Variablename/Syntax:GDBM_VERSION, GDBM_ERRNO, gdbm_strerror error-code
Options:none
Gdbm-Command:gdbm_version, gdbm_errno, dbm_strerror
Return-Value:gdbm_version returns a version-string

	gdbm_strerror gives an error-description to an error-number||
Description:You can access the version-string provided in the variable GDBM_VERSION. In case of an error the variable GDBM_ERRNO is filled with the corresponding gdbm-error-number (see gdbm.h for detailer error-numbers).

With gdbm_strerror $GDBM_ERRNO an error-description could be retrieved. In case of most errors the error-description is thrown with the error-command.

Variablename:gdbm_error
Description:To provide a way to access the error-code-defines in gdbm (e.g.: GDBM_FILE_OPEN_ERROR, ..) the array gdbm_error is provided. With these you can check GDBM_ERRNO for specific error-codes without using the integer-values of the gdbm-error-code-defines.

The following “defines” (that is array-entries) exists:

	gdbm_error(GDBM_NO_ERROR)
	gdbm_error(GDBM_MALLOC_ERROR)
	gdbm_error(GDBM_BLOCK_SIZE_ERROR)
	gdbm_error(GDBM_FILE_OPEN_ERROR)
	gdbm_error(GDBM_FILE_WRITE_ERROR)
	gdbm_error(GDBM_FILE_SEEK_ERROR)
	gdbm_error(GDBM_FILE_READ_ERROR)
	gdbm_error(GDBM_BAD_MAGIC_NUMBER)
	gdbm_error(GDBM_EMPTY_DATABASE)
	gdbm_error(GDBM_CANT_BE_READER)
	gdbm_error(GDBM_CANT_BE_WRITER)
	gdbm_error(GDBM_READER_CANT_DELETE)
	gdbm_error(GDBM_READER_CANT_STORE)
	gdbm_error(GDBM_READER_CANT_REORGANIZE)
	gdbm_error(GDBM_UNKNOWN_UPDATE)
	gdbm_error(GDBM_ITEM_NOT_FOUND)
	gdbm_error(GDBM_REORGANIZE_FAILED)
	gdbm_error(GDBM_CANNOT_REPLACE)
	gdbm_error(GDBM_ILLEGAL_DATA)
	gdbm_error(GDBM_OPT_ALREADY_SET)
	gdbm_error(GDBM_OPT_ILLEGAL)

Example:

set gdbm [gdbm_open -wrcreat file.gdbm]
if {[catch {$gdbm fetch store key1} result]} {
    if {$GDBM_ERRNO == $gdbm_error(GDBM_ITEM_NOT_FOUND)} {
        puts stderr "Item not found."
   }
}

Examples

Even though the Tgdbm-commands should be easy enough (if you know
the gdbm-library) a few examples should help to start immediately.

Pay attention to the reduced error-handling.

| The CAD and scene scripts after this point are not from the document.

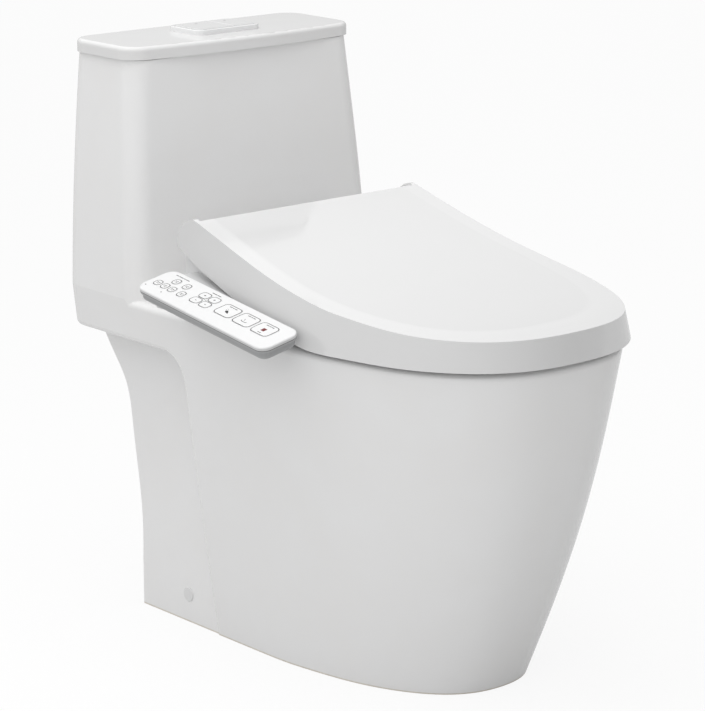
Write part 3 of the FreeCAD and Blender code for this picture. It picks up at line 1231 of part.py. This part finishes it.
nodes = {}
china = china_parts()
nodes["china_body"] = china[0]
nodes["china_basin"] = china[1]
nodes["china_rim"] = china[2]
nodes["china_tank"] = china[3]
nodes["trap_outlet_connector"] = trap_outlet_connector()
nodes["floor_brackets"] = floor_brackets()
nodes["side_fixing_screws"] = side_fixing_screws()
nodes["side_screw_caps"] = side_screw_caps()
nodes["tank_lid"] = tank_lid()
nodes["flush_bezel"] = flush_bezel()
nodes["bezel_nut"] = bezel_nut()
nodes["full_flush_button"] = flush_button(-1)
nodes["half_flush_button"] = flush_button(1)
nodes["flush_valve_gasket"] = flush_valve_gasket()
nodes["flush_valve_body"] = flush_valve_body()
nodes["overflow_tube"] = overflow_tube()
nodes["flush_seal"] = flush_seal()
nodes["full_flush_plunger"] = plunger(-1)
nodes["half_flush_plunger"] = plunger(1)
nodes["fill_valve_tower"] = fill_valve_tower()
nodes["fill_valve_nut"] = fill_valve_nut()
nodes["float_cup"] = float_cup()
nodes["float_lever"] = float_lever()
nodes["lid_shell"] = lid_shell()
nodes["lid_bumpers"] = lid_bumpers()
ring = seat_block()
nodes["seat_ring_top"] = seat_ring_top(ring)
nodes["seat_ring_base"] = seat_ring_base(ring)
nodes["seat_heater"] = heater_room(0)
nodes["seat_bumpers"] = seat_bumpers()
nodes["base_cover"] = base_cover()
nodes["base_tray"] = base_tray()
nodes["control_board"] = control_board()
nodes["water_heater_tank"] = water_heater_tank()
nodes["inlet_valve"] = inlet_valve()
nodes["water_inlet"] = water_inlet()
nodes["cord_gland"] = cord_gland()
nodes["hinge_pins"] = hinge_pins()
nodes["release_button"] = release_button()
nodes["rear_nozzle"] = nozzle(-1)
nodes["front_nozzle"] = nozzle(1)
nodes["nozzle_housing"] = nozzle_housing()
nodes["seat_mounting_plate"] = seat_mounting_plate()
nodes["seat_mounting_bolts"] = seat_mounting_bolts()
nodes["expansion_sleeves"] = expansion_sleeves()
nodes["panel_fascia"] = panel_fascia()
nodes["panel_tray"] = panel_tray()
nodes["panel_circuit_board"] = panel_circuit_board()
for place in key_places():
    nodes[place[0]] = panel_key(place)

os.makedirs("parts", exist_ok=True)
for name, shape in nodes.items():
    shape.exportStep("parts/" + name + ".step")
    print(name, len(shape.Solids), shape.isValid(), round(shape.Volume / 1000, 2))
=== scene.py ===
import math

import bpy
from mathutils import Matrix, Vector


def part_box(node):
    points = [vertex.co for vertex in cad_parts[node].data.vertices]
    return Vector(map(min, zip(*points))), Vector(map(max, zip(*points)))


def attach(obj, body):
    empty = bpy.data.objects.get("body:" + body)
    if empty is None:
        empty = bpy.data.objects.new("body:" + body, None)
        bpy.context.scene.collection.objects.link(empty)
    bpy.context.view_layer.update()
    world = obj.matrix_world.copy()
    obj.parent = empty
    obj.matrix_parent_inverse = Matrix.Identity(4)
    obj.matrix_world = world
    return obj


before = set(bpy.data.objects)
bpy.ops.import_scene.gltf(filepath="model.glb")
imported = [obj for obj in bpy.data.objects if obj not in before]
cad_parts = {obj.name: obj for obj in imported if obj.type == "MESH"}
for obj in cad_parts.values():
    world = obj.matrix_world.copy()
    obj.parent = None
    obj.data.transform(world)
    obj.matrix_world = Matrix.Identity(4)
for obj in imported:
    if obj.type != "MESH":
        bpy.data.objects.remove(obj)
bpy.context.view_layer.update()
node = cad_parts

# The camera stands in front of the bowl, on the control panel's side and a little above the lid,
# and looks at the middle of the toilet through a long lens, as in the catalogue picture.
viewpoint = Vector((-2.2081, -2.5851, 1.2130))
looks_at = Vector((-0.185346, -0.238447, 0.412217))
lens = bpy.data.cameras.new("catalogue_lens")
lens.lens = 150.9
lens.clip_start, lens.clip_end = 0.05, 120
camera = bpy.data.objects.new("catalogue_camera", lens)
camera.location = viewpoint
camera.rotation_euler = (looks_at - viewpoint).to_track_quat("-Z", "Y").to_euler()
bpy.context.scene.collection.objects.link(camera)
bpy.context.scene.camera = camera
bpy.context.scene.view_settings.view_transform = "Standard"


# The bowl, skirt and tank are one casting of vitreous china, glazed white all over and fired.
# The glaze pools a little, so the gloss is not quite even, and the foot ring under it is left raw.

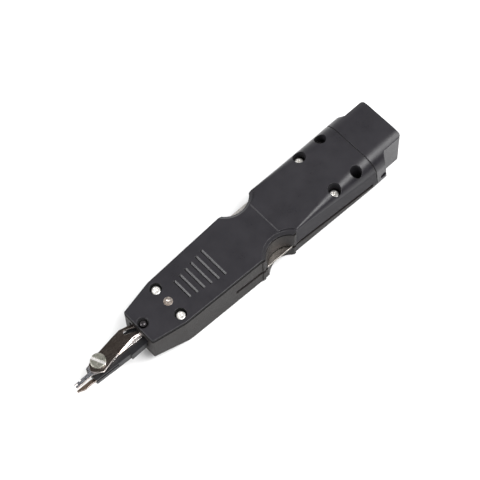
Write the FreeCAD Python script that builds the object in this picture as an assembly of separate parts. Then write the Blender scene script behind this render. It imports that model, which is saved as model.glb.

1. Store a bunch of data (which is stored in the array data)

package require tgdbm
proc store_array {file data} {
    upvar $data dat
    # create file if it doesn't exist
    set gdbm [gdbm_open -wrcreat $file]
    foreach entry [array names dat] {
        $gdbm -replace store $entry $dat($entry)
    }
    $gdbm close
}
# ISBN - Booktitles
array set books {1-567xyz "XML Pocket Reference" abc "The Bible"}
store_array books.gdbm books

2. List the content of a database-file

See Description of firstkey, nextkey

3. Using the array-commands

Example with array-extension (since version 0.5).

package require tgdbm
gdbm_open -wrcreat -array books books.gdbm
# this one automagically stores the data in books.gdbm
# in the form (ISBN title)
array set books {
    1-567xyz "XML Pocket Reference"
    abc      "The Bible"
}
# now closing the file
unset books
# this could also be done with
# books close

4. gdbm-arrays and namespaces

This example shows how to use “global” gdbm-arrays inside namespaces:

package require tgdbm
namespace eval gdbm::ar {
    variable myArray
}
proc gdbm::ar::init {gdbm_file} {
	variable myArray
	gdbm_open -wrcreat -array myArray $gdbm_file
}
proc gdbm::ar::close {} {
	variable myArray
	myArray close
}
proc gdbm::ar::printData {} {
	variable myArray
    parray myArray
}
proc gdbm::ar::get {key} {
	variable myArray
	return $myArray($key)
}
proc gdbm::ar::fillData {args} {
	variable myArray
	array set myArray $args
}
gdbm::ar::init "airports.gdbm"
gdbm::ar::fillData ADD "Addis Ababa" MUC "Munich" ZAG "Zagreb"
gdbm::ar::printData
gdbm::ar::close

This example can be immediately used for implementing something
similar to ini-files (where configurable user-data like
window-positions or font-selections are stored).